Many times our first impressions are accurate. Many times, they are not.

Tried and true rules when searching/interviewing for nanny jobs:

  1. Always ask questions
  2. Listen to all the answers
  3. Tell them any relevant job experience – coaching, leading youth groups, volunteering at your school’s Child Development Center, babysitting in high school, tutoring neighbor kids, etc.
  4. Never commit on the spot – EVEN if you are 100% sure this family is perfect.
  5. Always find out when the family needs a yes/no answer by. Find out the best method of contacting them.
  6. Make sure the family knows any of your scheduling issues – “I have a friend’s wedding in California that weekend and I’m the Maid of Honor, so I’d need to leave on July 23,” or “I have softball and our regular season ends May 20, but if we make the playoffs, it will go later. I won’t know until we win or lose! Is that ok?”
  7. Be clear on expectations – are you just watching the kids or teaching them Phonics all summer? Do you have to drive the kids? Do you make dinner? What household tasks are involved?

Remember, nannying is about the kids and families. NOT about tanning, texting your friends, reading the mom’s Vogue and Glamour, uploading cute videos of the kids to You Tube (I DON’T recommend this at all), flirting with the cute lifeguard at the local Y, or hanging out with your other friends who nanny in the same neighborhood.

It’s not the Babysitter’s Club!

Good luck with that nanny job! Check back for more nanny tips!

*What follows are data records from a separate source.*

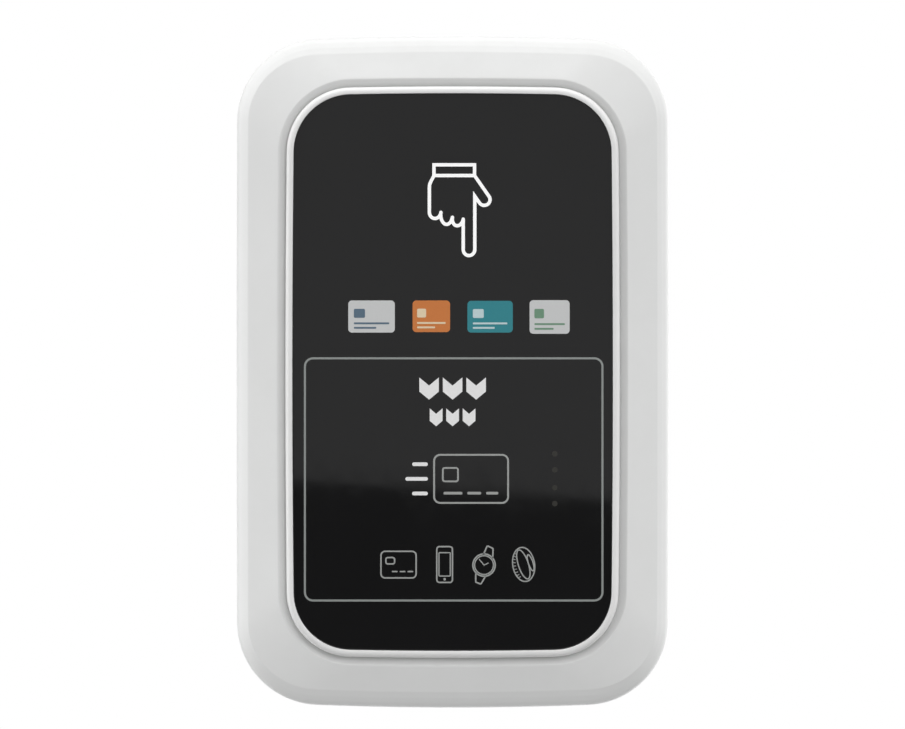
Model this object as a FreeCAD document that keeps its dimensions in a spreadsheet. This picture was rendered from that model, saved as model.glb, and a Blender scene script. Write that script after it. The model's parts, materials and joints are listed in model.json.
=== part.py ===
import FreeCAD, Part
import math
import os
import re

import Sketcher

# Ticket validator on its wall plate.
# Frame: +Z up, +X to the right seen from the front, the front looks along -Y.
# The wall is the plane y = 0 and the origin is the centre of the wall bolt pattern.
# A level is a distance from the wall, so a face at level 12 lies at y = -12.

DIMS = {
    # Casing outline at the parting line: eight tangent arcs, all four sides slightly bowed.
    "case_half_width": 64.5, "case_half_height": 100.2,
    "case_corner": 24.8, "case_side": 20000.0, "case_end": 1030.0,
    # Outline of the front glass, built the same way.
    "panel_half_width": 47.67, "panel_half_height": 82.91,
    "panel_corner": 17.2, "panel_side": 5700.0, "panel_end": 1510.0,
    # Levels of the casing.
    "back_level": 12.0, "parting_level": 32.0, "crest_level": 52.5,
    "groove_level": 51.0, "front_level": 54.0,
    # Rounded edges: where the side ends, its inset there from draft, and the round's size.
    "back_side_level": 19.0, "back_draft": 0.6, "back_round": 5.4,
    "face_side_level": 45.0, "face_draft": 0.4, "face_round": 4.6, "face_low_level": 49.4,
    # Offsets outward from the glass outline.
    "lip_inner": 0.14, "lip_outer": 2.2, "cover_opening": 2.3, "crest_offset": 4.45,
    "bezel_flange_offset": 4.6, "bezel_ledge_inset": 5.0,
    # Bezel ring, glass and tape.
    "bezel_back_level": 45.1, "bezel_flange_level": 46.9, "bezel_ledge_level": 49.4,
    "tape_level": 50.9, "glass_level": 51.4, "glass_front_level": 53.4,
    "tape_width": 4.0,
    # Walls and hollows.
    "wall": 4.0, "front_ceiling_level": 44.0, "front_inner_inset": 6.5,
    "front_inner_level": 47.0, "rear_step_level": 20.0, "rear_inner_inset": 7.5,
    "rear_floor_level": 15.0,
    # Perimeter seal in the rim.
    "seal_inset": 1.3, "seal_inner": 2.8, "seal_depth": 1.4,
    # Casing screws: four at the corners, two at the middle of the sides.
    "corner_screw_x": 50.5, "corner_screw_z": 85.0, "side_screw_x": 56.0,
    "boss_radius": 3.5, "column_radius": 4.1, "boss_foot_level": 34.0, "boss_head_level": 33.9,
    "screw_radius": 1.25, "screw_clear_radius": 1.6, "screw_head_radius": 2.75,
    "head_seat_level": 18.0, "head_height": 2.4, "counterbore_radius": 3.1,
    "insert_radius": 1.9, "insert_level": 34.5, "screw_tip_level": 41.0,
    "drive_radius": 1.3, "drive_depth": 1.4,
    # Inner chassis and its screws.
    "chassis_level": 42.8, "chassis_front_level": 45.0, "chassis_offset": 4.4,
    "chassis_window_inset": 12.0, "chassis_window_low": -14.0, "chassis_window_high": 68.0,
    "ear_x": 25.0, "ear_z": 90.7, "ear_radius": 2.3, "ear_foot_z": 86.0,
    "ear_screw_level": 48.6, "ear_screw_radius": 1.1, "ear_head_radius": 2.2,
    "ear_head_height": 1.6,
    # Reader antenna behind the tap zone.
    "antenna_x": -7.0, "antenna_z": -32.0, "antenna_width": 66.0, "antenna_height": 62.0,
    "antenna_level": 49.5, "antenna_front_level": 51.1, "coil_height": 0.2,
    "coil_margin": 2.5, "coil_track": 1.2, "coil_pitch": 2.2, "coil_turns": 4,
    "ferrite_level": 49.1, "ferrite_width": 60.0, "ferrite_height": 56.0,
    # Status light board, its four diodes and their light guide.
    "led_x": 34.6, "led_z": -31.7, "led_width": 11.6, "led_height": 40.0,
    "led_level": 46.0, "led_front_level": 47.2, "diode_size": 2.0, "diode_height": 0.8,
    "dot_x": 30.4, "dot_radius": 0.85, "guide_base_level": 48.2, "guide_front_level": 51.3,
    "guide_width": 5.0, "guide_base_front_level": 49.6,
    "dot_z_1": -24.3, "dot_z_2": -29.1, "dot_z_3": -34.4, "dot_z_4": -39.1,
    # Main board.
    "board_half_width": 46.0, "board_low": -66.0, "board_high": 78.0,
    "board_level": 37.0, "board_front_level": 38.6,
    "standoff_x": 42.0, "standoff_high": 73.0, "standoff_low": -61.0,
    "standoff_radius": 2.8, "board_screw_radius": 1.25, "board_head_radius": 2.6,
    "board_head_height": 1.8, "board_screw_level": 42.0,
    # Packages, sockets and capacitors on the main board.
    "chip_height": 1.2, "secure_socket_count": 3, "secure_socket_x": -18.0,
    "secure_socket_z": -50.0, "secure_socket_pitch": 17.0, "secure_socket_width": 15.0,
    "secure_socket_height": 13.0, "secure_socket_depth": 1.6, "capacitor_count": 3,
    "capacitor_x": 24.0, "capacitor_z": -33.0, "capacitor_pitch": 7.0,
    "capacitor_radius": 2.5, "capacitor_depth": 5.4,
    # Backup cell and its holder.
    "cell_x": 26.0, "cell_z": 2.0, "cell_radius": 10.0, "cell_height": 3.2,
    "holder_radius": 11.6, "holder_floor": 0.8,
    # Terminal block.
    "terminal_count": 6, "terminal_pitch": 5.0, "terminal_x": -25.0, "terminal_z": -22.0,
    "terminal_depth": 9.0, "terminal_height": 10.0, "wire_hole": 1.4,
    "terminal_screw_radius": 1.5, "terminal_screw_height": 0.8,
    # Flat tails between the boards.
    "antenna_flex_z": -0.6, "led_flex_z": -12.1, "flex_thickness": 0.2,
    # Loudspeaker on the back wall.
    "speaker_x": -24.0, "speaker_z": 46.0, "speaker_radius": 18.0, "speaker_height": 7.0,
    "gasket_width": 2.5, "gasket_height": 0.8, "speaker_ear": 21.5,
    "magnet_radius": 9.0, "magnet_height": 3.0, "sound_hole_radius": 1.0,
    "sound_hole_ring": 5.0, "sound_hole_count": 6, "speaker_screw_radius": 1.0,
    # Pressure vent.
    "vent_x": 30.0, "vent_z": 50.0, "vent_radius": 4.0, "vent_head_radius": 6.5,
    "vent_head_height": 1.6, "vent_bore": 2.6, "membrane_height": 0.3,
    # Connection bay in the back.
    "bay_half_width": 44.0, "bay_low": -91.0, "bay_high": -38.0, "bay_floor_level": 32.0,
    "bay_wall": 2.5,
    # Cable gland in the top wall of the bay.
    "gland_x": -26.0, "gland_level": 23.3, "thread_radius": 6.0, "gland_hex": 16.0,
    "gland_hex_height": 4.0, "dome_height": 11.0, "dome_mouth": 5.4,
    "cable_radius": 3.0, "gland_seal_radius": 4.6, "gland_seal_height": 7.0,
    "thread_top": -29.0, "locknut_height": 3.0,
    # Cam lock in the bottom wall.
    "lock_x": 0.0, "lock_level": 21.0, "lock_radius": 5.5, "lock_head_radius": 7.4,
    "lock_head_low": -99.2, "lock_head_height": 1.5, "lock_top": -80.0,
    "plug_radius": 4.0, "plug_clearance": 0.05, "lock_nut_height": 3.0, "lock_nut_hex": 15.0,
    "key_slot_length": 5.0, "key_slot_width": 1.2, "key_slot_depth": 3.0,
    "cam_low": -79.0, "cam_height": 2.0, "cam_width": 8.0, "cam_reach": 16.5,
    "cam_square": 5.0, "cam_screw_radius": 1.5, "cam_screw_head": 3.0,
    "cam_screw_head_height": 1.8,
    # Tamper switch through the back wall.
    "tamper_x": -2.0, "tamper_z": -20.0, "tamper_width": 9.0, "tamper_height": 12.0,
    "tamper_top_level": 28.0, "plunger_radius": 2.0, "plunger_tip_level": 2.15,
    "plunger_collar_level": 17.5, "plunger_collar_height": 1.2, "plunger_collar": 2.9,
    "plunger_top_level": 20.5, "spring_radius": 2.6, "spring_wire": 0.35,
    "spring_pitch": 1.25, "spring_turns": 4, "spring_top_level": 24.6, "chamber_radius": 3.2,
    # Hinge rod in ears on the rear cover, resting in hooks of the wall plate.
    "pivot_z": 82.0, "pivot_level": 7.0, "rod_radius": 2.0, "rod_half_length": 31.0,
    "seat_radius": 2.08, "ear_inner_x": 25.0, "ear_outer_x": 30.5, "hinge_ear_radius": 3.2,
    # Wall plate.
    "plate_thickness": 2.0, "plate_half_width": 50.0, "plate_low": -86.0,
    "plate_high": 90.0, "plate_corner": 8.0, "flange_low": -72.0, "flange_high": 72.0,
    "flange_level": 10.2, "bolt_spacing_x": 80.0, "bolt_spacing_z": 100.0,
    "bolt_hole_radius": 2.75, "hook_x": 20.0, "hook_low": 66.0, "hook_top": 85.4,
    "hook_level": 10.6, "tongue_x": 12.0, "tongue_low": -84.0,
    "tongue_high": -66.0, "tongue_level": 28.0, "strike_low": -81.5, "strike_high": -74.0,
    "strike_near_level": 8.5, "strike_far_level": 26.0, "cable_window_left": -42.0,
    "cable_window_right": -10.0, "cable_window_low": -78.0, "cable_window_high": -56.0,
    # Rubber buffers between the plate and the rear cover.
    "buffer_x": 42.0, "buffer_z": -26.0, "buffer_radius": 6.0, "buffer_level": 11.7,
    # Rating label, left blank.
    "label_x": 0.0, "label_z": 10.0, "label_width": 50.0, "label_height": 24.0,
    "label_thickness": 0.2,
}

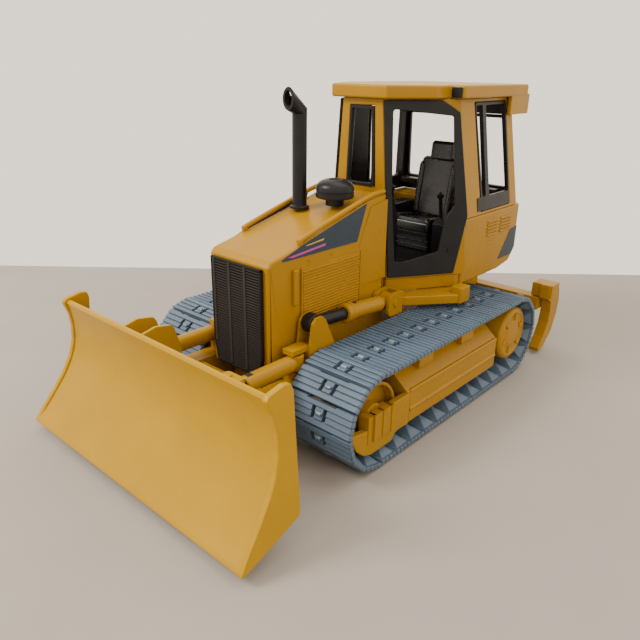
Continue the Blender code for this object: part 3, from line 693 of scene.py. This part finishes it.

*a note on pay: if you find a nanny family from your local Y board or from your teammate’s sister’s neighbor, chances are they will pay you in cash/personal check. Some may direct deposit into your acct (ask if you’d prefer this). If you use a nanny site, the set up is different. Usually the agency pays you – the family pays the agency and the agency pays you a portion of what the family pays you. Usually it’s not as much as if the family just paid you directly. While it varies from state to state, region to region, and neighborhood to neighborhood, most full-time legitimate summer nanny gigs pay a minimum of $8.50/hour. If a family with four kids offers $5 per hour, you’re getting ripped off.